Я позволю себе вернуться еще раз к Глазкову-якуту. Но уже с точки зрения того, что Якутия дала ему как поэту. Я помню его, когда он приехал из первой поездки туда. Он, к моему изумлению, поприветствовал меня, как я уже говорил, на якутском языке. Я растерялся и ответил ему на киргизском, настолько он захватил меня своим перевоплощением.
Именно перевоплощение — главная характерообразующая черта большого, неповторимого таланта Николая Глазкова. Он перевоплотился в якута, оставаясь русским поэтом. Москва и Якутия стали для него неразделимыми родинами. Вот почему его переводы из якутской поэзии — это как бы заново воссозданные из «праха» подстрочников русские стихи, в которых зазвучали в органичном согласии русская и якутская души.
Отпечаток суровой, интонационно насыщенной поэзии земли якутской навечно лег и на стихи самого Николая Глазкова, посвященные Северу, людям тундры и бескрайних снегов. Здесь Николай Глазков выступает как поэт, умеющий писать серьезно и глубоко и тут же, вторым планом, как бы пародируя себя самого, свои строки, создает тем самым несокрушимое «фламандское» двуединство прекрасного и обыкновенного, сильного и нежного.
Николай Глазков любил и умел в стихах не только угадывать мир и себя,
Все привлекало его в этом далеком северном крае: и крики птиц, и след оленьих упряжек, алмазные переливы огней якутских городов, но больше всего, конечно, душа народа, умеющая любить и беречь деревья и все живое на земле:
Очень хорошо, что их не рубят, Очень хорошо, что их не губят, Потому что уважают, любят, Украшают, всячески голубят.(«Священные деревья»)
Любовь, по существу, — увеличенное во много раз чувство благодарности. Николай Глазков любил смело и благодарно Москву, Подмосковье, Красноярск, мир, землю веселых и неукротимых людей везде, где он побывал. Он доверчиво относился к своему читателю, потому что всегда жил перед ним открытым и искренним человеком, готовый делиться собой, именно своей духовной лиричностью с другими. Он знал: неискренней правды на земле не бывает, как не бывает без искренности и любви, и поэзии. Он знал, что есть на земле правда, жизнь, мечта, и все это едино, и дано было ему однажды и навсегда.

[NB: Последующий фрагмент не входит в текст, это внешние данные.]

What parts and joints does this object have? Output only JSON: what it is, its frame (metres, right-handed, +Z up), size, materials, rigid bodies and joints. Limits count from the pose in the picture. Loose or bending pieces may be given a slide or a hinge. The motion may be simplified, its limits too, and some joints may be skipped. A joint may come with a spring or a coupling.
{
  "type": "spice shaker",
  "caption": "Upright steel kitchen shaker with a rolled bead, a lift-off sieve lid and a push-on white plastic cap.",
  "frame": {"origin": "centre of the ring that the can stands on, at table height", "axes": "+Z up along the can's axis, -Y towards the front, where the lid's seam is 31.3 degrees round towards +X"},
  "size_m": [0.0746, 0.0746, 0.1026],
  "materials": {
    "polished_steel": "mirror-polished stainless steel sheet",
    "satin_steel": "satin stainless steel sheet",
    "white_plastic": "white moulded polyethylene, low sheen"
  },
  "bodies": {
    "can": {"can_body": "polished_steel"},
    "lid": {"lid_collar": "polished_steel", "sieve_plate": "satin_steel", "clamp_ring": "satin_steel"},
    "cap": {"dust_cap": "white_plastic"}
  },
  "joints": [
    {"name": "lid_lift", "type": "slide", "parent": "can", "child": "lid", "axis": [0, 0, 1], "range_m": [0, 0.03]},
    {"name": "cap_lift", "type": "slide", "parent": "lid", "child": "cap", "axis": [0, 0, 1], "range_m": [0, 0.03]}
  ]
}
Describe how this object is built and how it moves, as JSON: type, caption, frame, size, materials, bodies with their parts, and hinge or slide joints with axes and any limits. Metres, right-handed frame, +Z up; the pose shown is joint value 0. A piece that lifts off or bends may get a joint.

Свою синюю птицу носят в себе поэты и чудаки, но никогда — птицеловы и домоседы. Я знаю, синяя птица Николая Глазкова еще не раз посетит и всех нас, всех, любящих его поэзию, его слово, не гасимое и временем…
Ирина Волобуева
В одной из поездок
— Оторваться от письменного стола и отправиться в путешествие я всегда готов! Очень трогательно, что ты мне позвонила! — раздался в телефонной трубке обрадованный голос Николая Глазкова — в ответ на мое предложение поехать в составе писательской группы на Дальний Восток.

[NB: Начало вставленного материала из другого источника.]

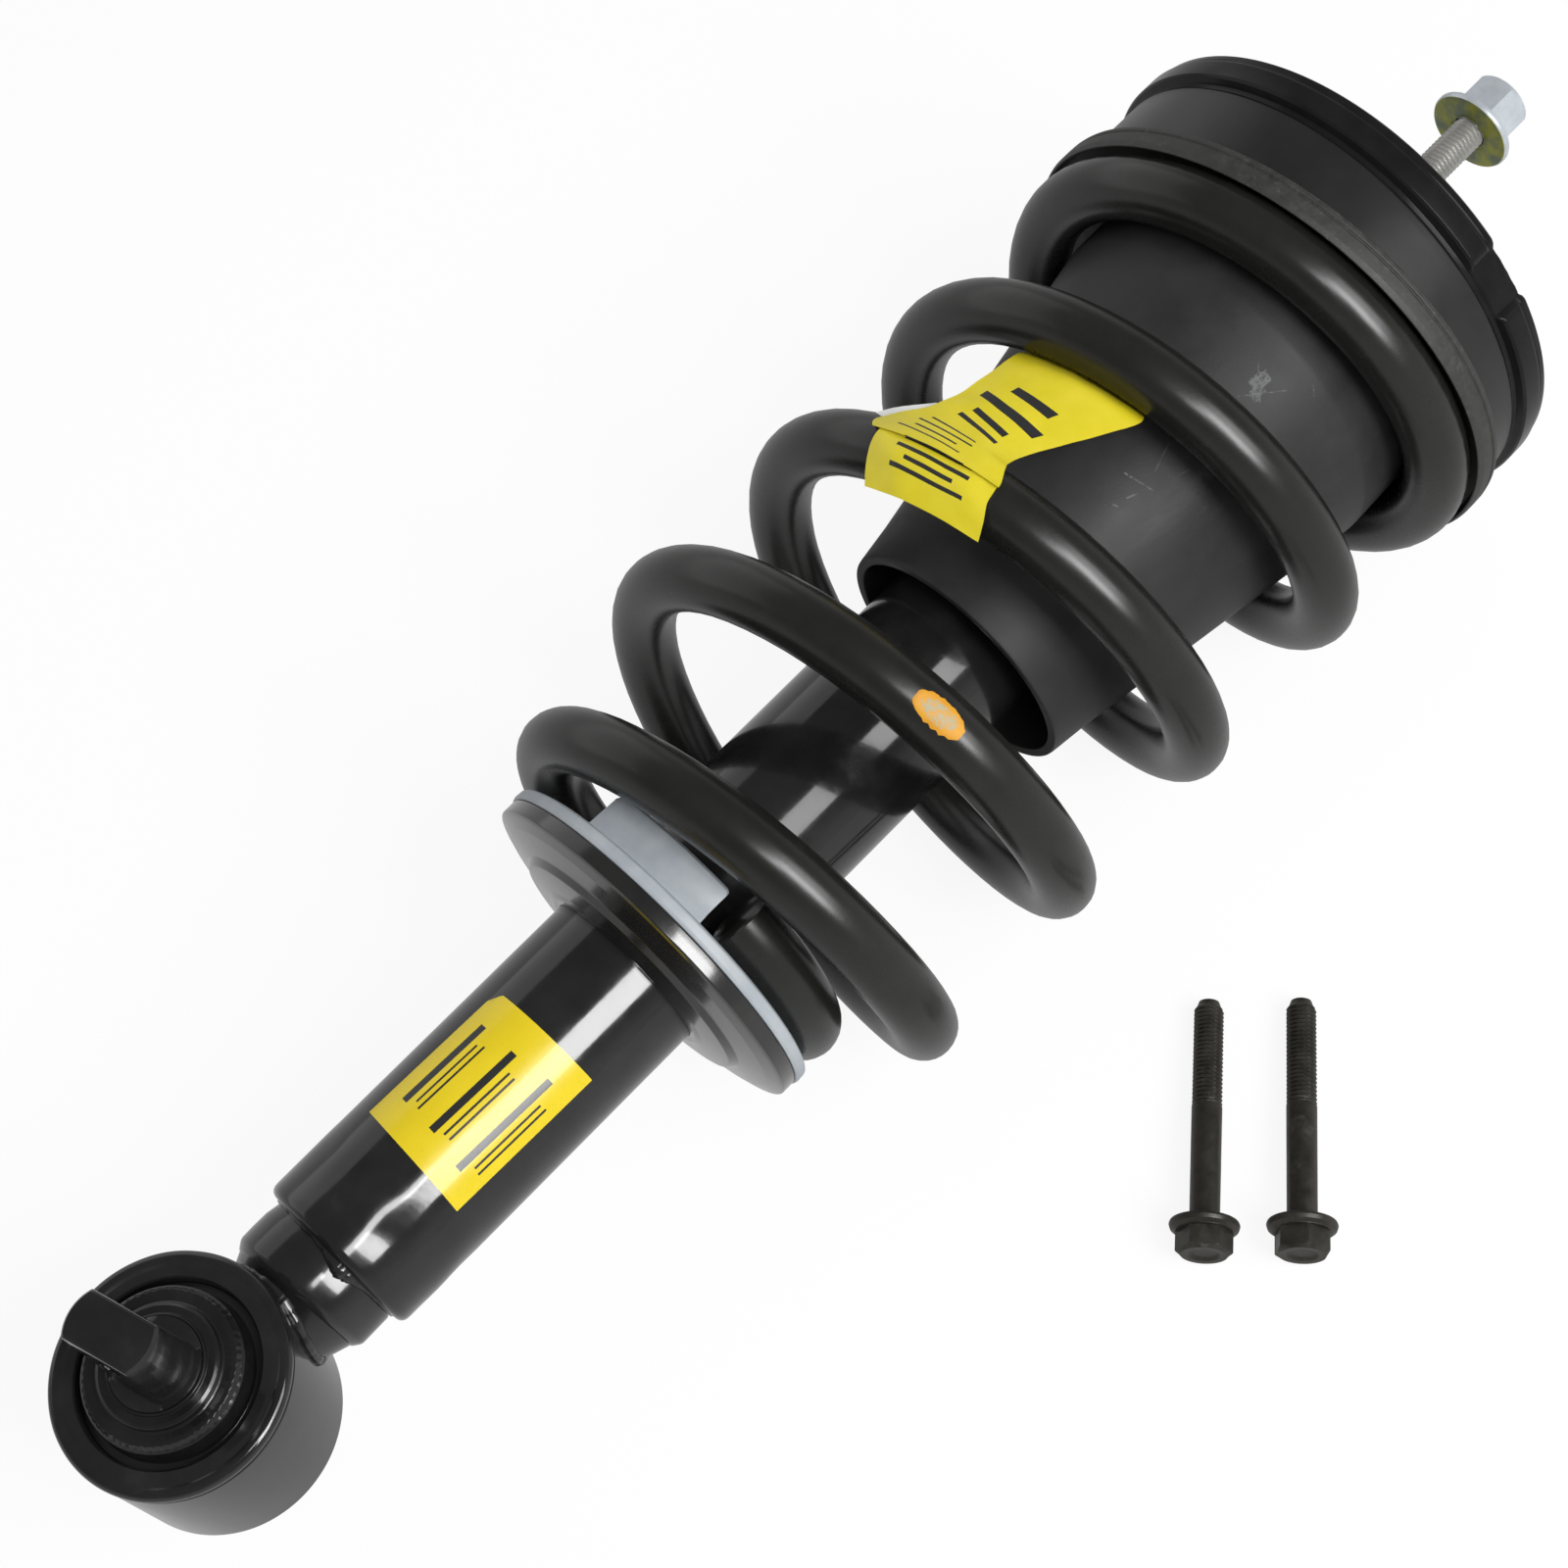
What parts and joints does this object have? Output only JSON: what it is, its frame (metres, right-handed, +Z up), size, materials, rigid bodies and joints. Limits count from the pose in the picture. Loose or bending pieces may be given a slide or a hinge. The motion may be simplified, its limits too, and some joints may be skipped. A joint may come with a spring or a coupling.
{
  "type": "strut assembly",
  "caption": "Coil-over suspension strut lying on its side: damper with rubber-bushed bar pin, coil spring, boot, cup mount with stud and nut, and its loose fixing bolts.",
  "frame": {"origin": "on the floor that the strut lies on, at the middle of the part's own box", "axes": "+X along the strut towards its top stud, +Z up from the floor and along the bar pin, +Y across"},
  "size_m": [0.6508, 0.2974, 0.1832],
  "materials": {
    "gloss_black_paint": "gloss black dip paint",
    "spring_paint": "semi-gloss black paint",
    "black_rubber": "matte moulded rubber",
    "boot_rubber": "matte scuffed rubber",
    "pad_plastic": "light blue-grey moulded plastic",
    "foam": "fine-celled foam",
    "yellow_label": "satin yellow film",
    "zinc": "bright zinc plating",
    "steel": "machined steel",
    "rod_chrome": "hard chrome",
    "sinter": "sintered iron",
    "ptfe": "bronze-filled PTFE",
    "black_phosphate": "black phosphate"
  },
  "bodies": {
    "lower": {"outer_tube": "gloss_black_paint", "base_cap": "gloss_black_paint", "pressure_tube": "steel", "base_valve": "sinter", "rod_guide": "sinter", "oil_seal": "black_rubber", "neck": "gloss_black_paint", "eye_ring": "gloss_black_paint", "eye_bushing": "black_rubber", "spring_seat": "gloss_black_paint", "seat_pad": "pad_plastic", "coil_spring": "spring_paint", "tube_label": "yellow_label", "spring_tag": "yellow_label", "pin_bolts": "black_phosphate"},
    "pin": {"bar_pin": "gloss_black_paint"},
    "upper": {"piston_rod": "rod_chrome", "piston": "sinter", "piston_band": "ptfe", "piston_nut": "steel", "rebound_stop": "black_rubber", "boot": "boot_rubber", "bump_stop": "foam", "upper_insulator": "black_rubber", "mount_cup": "gloss_black_paint", "mount_cover": "gloss_black_paint", "mount_bush": "black_rubber", "mount_sleeve": "steel", "mount_washers": "steel", "rod_nut": "zinc"},
    "nut": {"top_nut": "zinc"}
  },
  "joints": [
    {"name": "stroke", "type": "slide", "parent": "lower", "child": "upper", "axis": [-1, 0, 0], "range_m": [0, 0.11], "stiffness_N_per_m": 60000, "deforming": ["coil_spring", "spring_tag"]},
    {"name": "pin_twist", "type": "hinge", "parent": "lower", "child": "pin", "pos_m": [-0.2886, 0.05855, 0.09015], "axis": [0, 0, 1], "range_deg": [-15, 15], "stiffness_Nm_per_rad": 60},
    {"name": "nut_run", "type": "slide", "parent": "upper", "child": "nut", "axis": [-1, 0, 0], "range_m": [0, 0.055]}
  ]
}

— Есть у нас поэты, — продолжал он, — которые уверяют, что даже Великий океан можно себе представить сидя дома, но я — великий путешественник Николай Глазков — предпочитаю окунуться в океанскую волну при любой погоде, ибо сам я сродни снежному человеку! — И в его словах прозвучала знакомая мне хитринка.
Обсуждать план поездки мы с Владимиром Гордиенко приехали к Глазкову на Арбат.
Мне впервые пришлось побывать в этом необычном доме. В то сентябрьское утро он был залит солнцем и по-летнему благоухал яблоками. Сорванные вместе с веточками, они были разложены на столе, красовались во всех вазах и, лоснясь на солнце, казалось, соперничали с бесчисленной керамикой, расставленной и развешанной по всему дому.
Вопреки нашим уговорам, Глазков категорически настаивал на поездке поездом, уверяя, что при посадке самолета у пассажиров «глаза вылезают из орбит», и для пущей убедительности прочел нам свое стихотворение «Отказался я от скорости». Но когда через пару дней я сообщила ему по телефону, что Бюро пропаганды приобрело нам билеты на самолет, он, помолчав, произнес обиженно: «А может, их можно сменять на железнодорожные?»
Девять часов лету дались ему трудно. То и дело нервно поглаживал свою рыжеватую бородку, которая делала его похожим на мужичка-странника из русских сказок, он ерзал в кресле, тщетно пытаясь вздремнуть, с неохотой брался за еду, подаваемую стюардессами. И оживился лишь тогда, когда в окно самолета неожиданно среди ночи глянуло солнце.